**Your goal**
Every line of the material that follows must be printed again exactly.

╔══

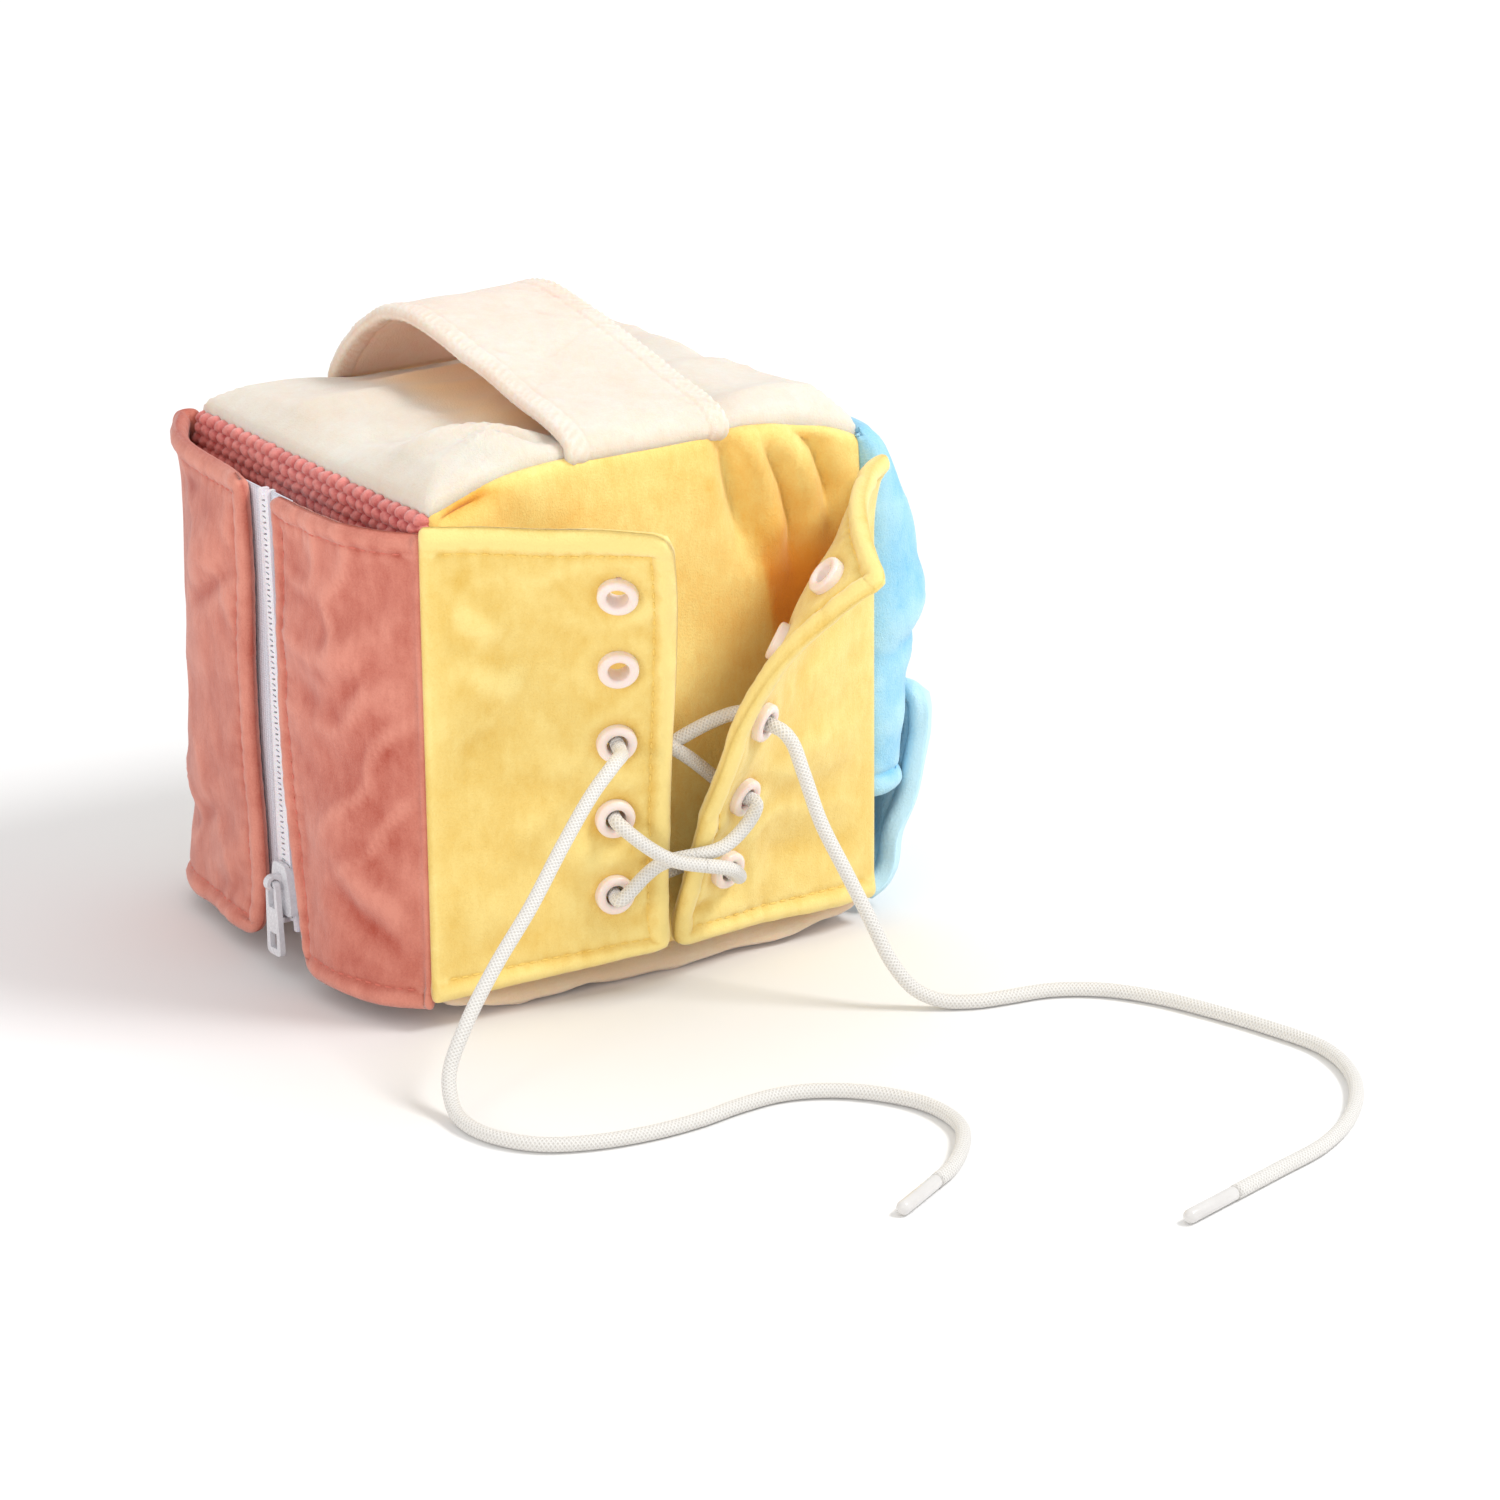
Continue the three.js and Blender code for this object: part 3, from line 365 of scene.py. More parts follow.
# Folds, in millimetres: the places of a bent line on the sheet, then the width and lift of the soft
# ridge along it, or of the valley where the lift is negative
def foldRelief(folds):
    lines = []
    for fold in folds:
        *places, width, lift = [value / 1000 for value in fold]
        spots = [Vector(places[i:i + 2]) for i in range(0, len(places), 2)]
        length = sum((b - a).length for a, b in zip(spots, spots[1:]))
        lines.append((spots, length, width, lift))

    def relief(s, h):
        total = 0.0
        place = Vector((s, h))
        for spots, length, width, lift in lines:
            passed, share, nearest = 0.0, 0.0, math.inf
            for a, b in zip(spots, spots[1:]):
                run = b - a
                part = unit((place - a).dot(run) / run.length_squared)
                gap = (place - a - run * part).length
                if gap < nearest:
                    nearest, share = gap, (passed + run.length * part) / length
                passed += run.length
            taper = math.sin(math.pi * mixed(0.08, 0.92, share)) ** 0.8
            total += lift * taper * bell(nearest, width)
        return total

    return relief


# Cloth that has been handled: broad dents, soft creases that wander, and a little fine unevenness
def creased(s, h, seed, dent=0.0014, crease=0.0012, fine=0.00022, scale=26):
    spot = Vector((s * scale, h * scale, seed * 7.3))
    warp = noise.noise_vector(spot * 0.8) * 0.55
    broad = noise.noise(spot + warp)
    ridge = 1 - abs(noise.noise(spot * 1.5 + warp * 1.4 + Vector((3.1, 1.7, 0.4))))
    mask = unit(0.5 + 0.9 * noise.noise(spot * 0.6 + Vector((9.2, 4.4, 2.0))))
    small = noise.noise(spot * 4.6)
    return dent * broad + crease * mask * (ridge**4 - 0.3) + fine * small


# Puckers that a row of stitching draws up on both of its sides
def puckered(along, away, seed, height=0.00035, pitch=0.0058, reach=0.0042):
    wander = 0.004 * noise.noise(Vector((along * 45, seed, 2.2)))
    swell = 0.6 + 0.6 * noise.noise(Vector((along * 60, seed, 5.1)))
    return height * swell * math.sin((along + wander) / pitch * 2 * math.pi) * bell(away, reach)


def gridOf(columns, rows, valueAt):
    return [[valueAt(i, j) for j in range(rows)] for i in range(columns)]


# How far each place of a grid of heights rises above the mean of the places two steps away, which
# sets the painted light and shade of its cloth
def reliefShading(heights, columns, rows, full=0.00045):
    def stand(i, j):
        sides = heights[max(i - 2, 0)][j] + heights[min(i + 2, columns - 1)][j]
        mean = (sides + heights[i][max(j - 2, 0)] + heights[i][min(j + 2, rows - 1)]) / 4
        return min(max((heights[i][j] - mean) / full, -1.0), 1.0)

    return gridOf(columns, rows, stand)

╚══

**Complete response**
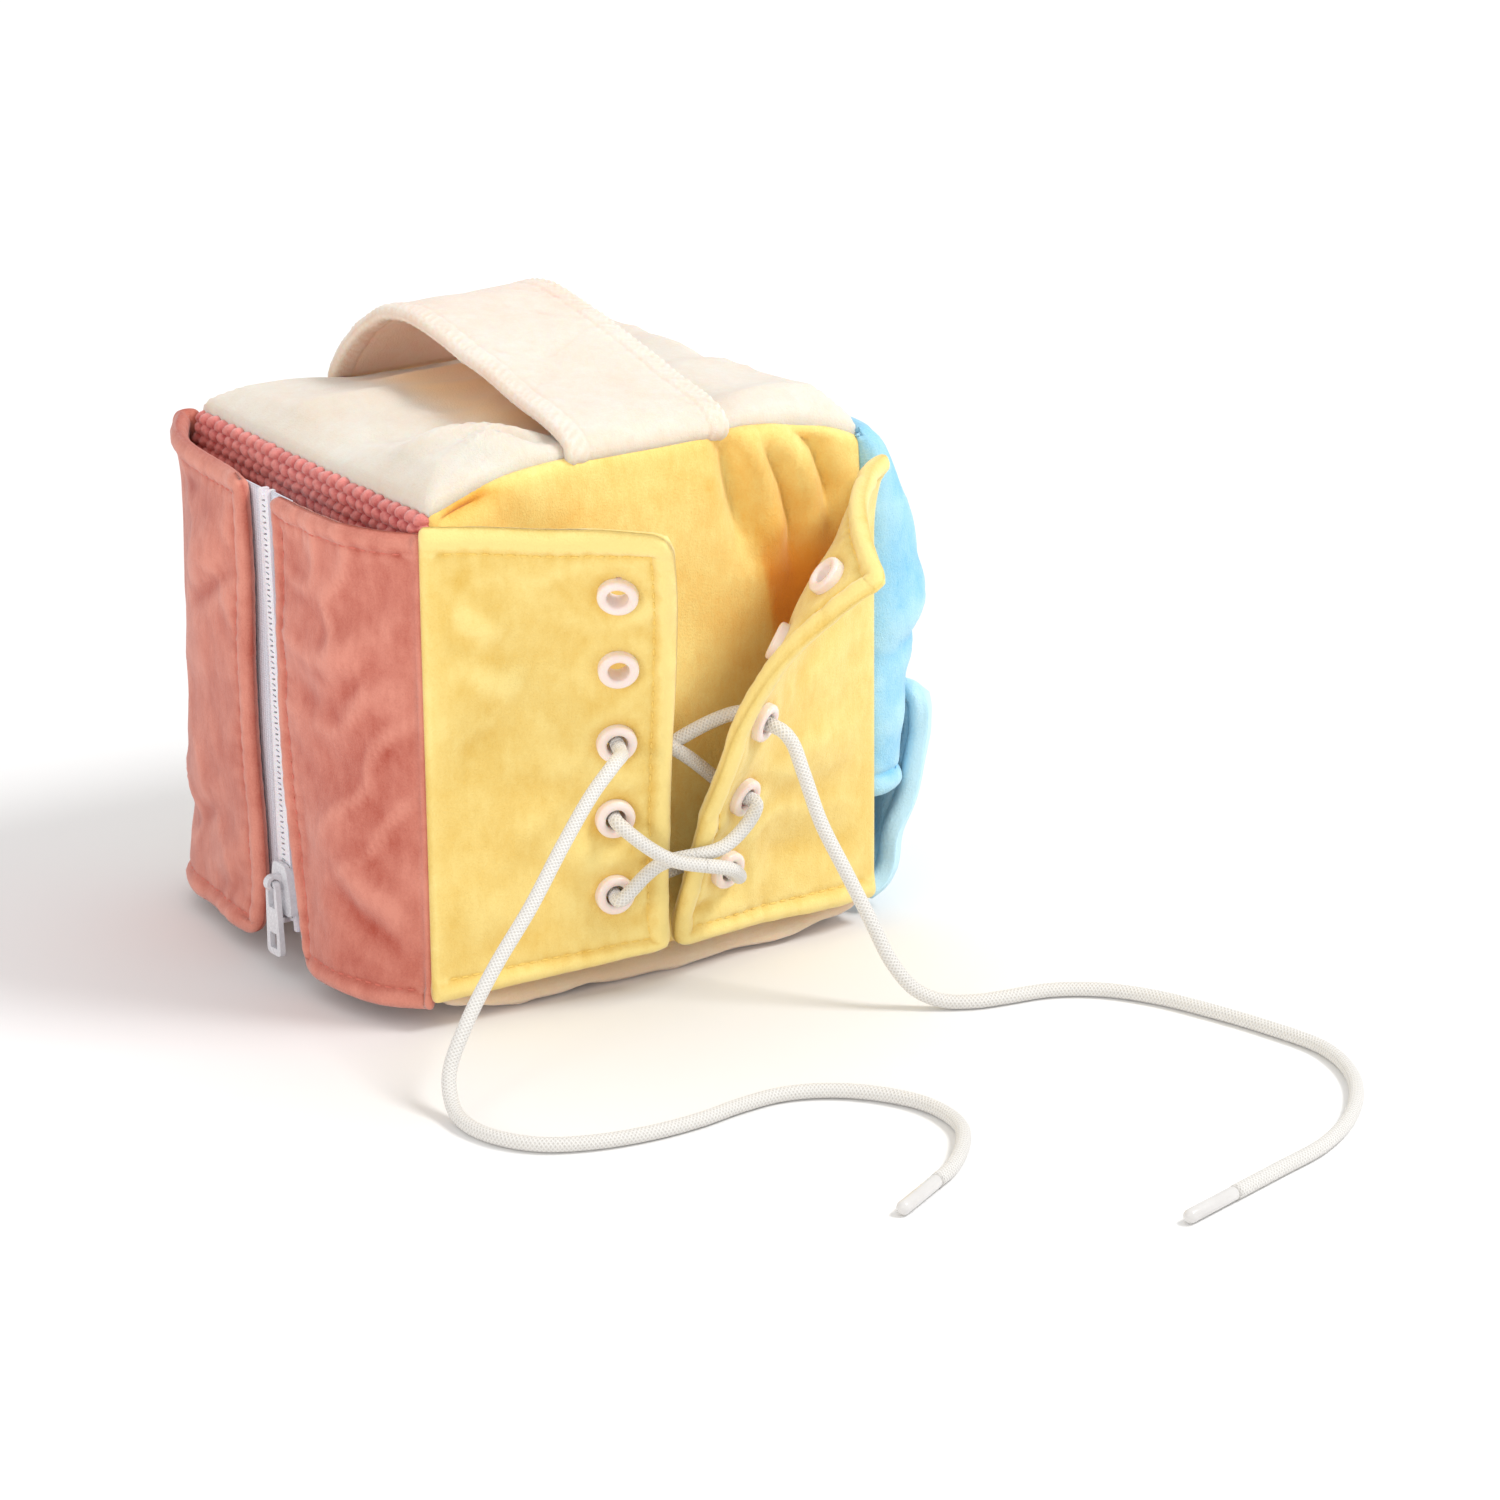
Continue the three.js and Blender code for this object: part 3, from line 365 of scene.py. More parts follow.
# Folds, in millimetres: the places of a bent line on the sheet, then the width and lift of the soft
# ridge along it, or of the valley where the lift is negative
def foldRelief(folds):
    lines = []
    for fold in folds:
        *places, width, lift = [value / 1000 for value in fold]
        spots = [Vector(places[i:i + 2]) for i in range(0, len(places), 2)]
        length = sum((b - a).length for a, b in zip(spots, spots[1:]))
        lines.append((spots, length, width, lift))

    def relief(s, h):
        total = 0.0
        place = Vector((s, h))
        for spots, length, width, lift in lines:
            passed, share, nearest = 0.0, 0.0, math.inf
            for a, b in zip(spots, spots[1:]):
                run = b - a
                part = unit((place - a).dot(run) / run.length_squared)
                gap = (place - a - run * part).length
                if gap < nearest:
                    nearest, share = gap, (passed + run.length * part) / length
                passed += run.length
            taper = math.sin(math.pi * mixed(0.08, 0.92, share)) ** 0.8
            total += lift * taper * bell(nearest, width)
        return total

    return relief


# Cloth that has been handled: broad dents, soft creases that wander, and a little fine unevenness
def creased(s, h, seed, dent=0.0014, crease=0.0012, fine=0.00022, scale=26):
    spot = Vector((s * scale, h * scale, seed * 7.3))
    warp = noise.noise_vector(spot * 0.8) * 0.55
    broad = noise.noise(spot + warp)
    ridge = 1 - abs(noise.noise(spot * 1.5 + warp * 1.4 + Vector((3.1, 1.7, 0.4))))
    mask = unit(0.5 + 0.9 * noise.noise(spot * 0.6 + Vector((9.2, 4.4, 2.0))))
    small = noise.noise(spot * 4.6)
    return dent * broad + crease * mask * (ridge**4 - 0.3) + fine * small


# Puckers that a row of stitching draws up on both of its sides
def puckered(along, away, seed, height=0.00035, pitch=0.0058, reach=0.0042):
    wander = 0.004 * noise.noise(Vector((along * 45, seed, 2.2)))
    swell = 0.6 + 0.6 * noise.noise(Vector((along * 60, seed, 5.1)))
    return height * swell * math.sin((along + wander) / pitch * 2 * math.pi) * bell(away, reach)


def gridOf(columns, rows, valueAt):
    return [[valueAt(i, j) for j in range(rows)] for i in range(columns)]


# How far each place of a grid of heights rises above the mean of the places two steps away, which
# sets the painted light and shade of its cloth
def reliefShading(heights, columns, rows, full=0.00045):
    def stand(i, j):
        sides = heights[max(i - 2, 0)][j] + heights[min(i + 2, columns - 1)][j]
        mean = (sides + heights[i][max(j - 2, 0)] + heights[i][min(j + 2, rows - 1)]) / 4
        return min(max((heights[i][j] - mean) / full, -1.0), 1.0)

    return gridOf(columns, rows, stand)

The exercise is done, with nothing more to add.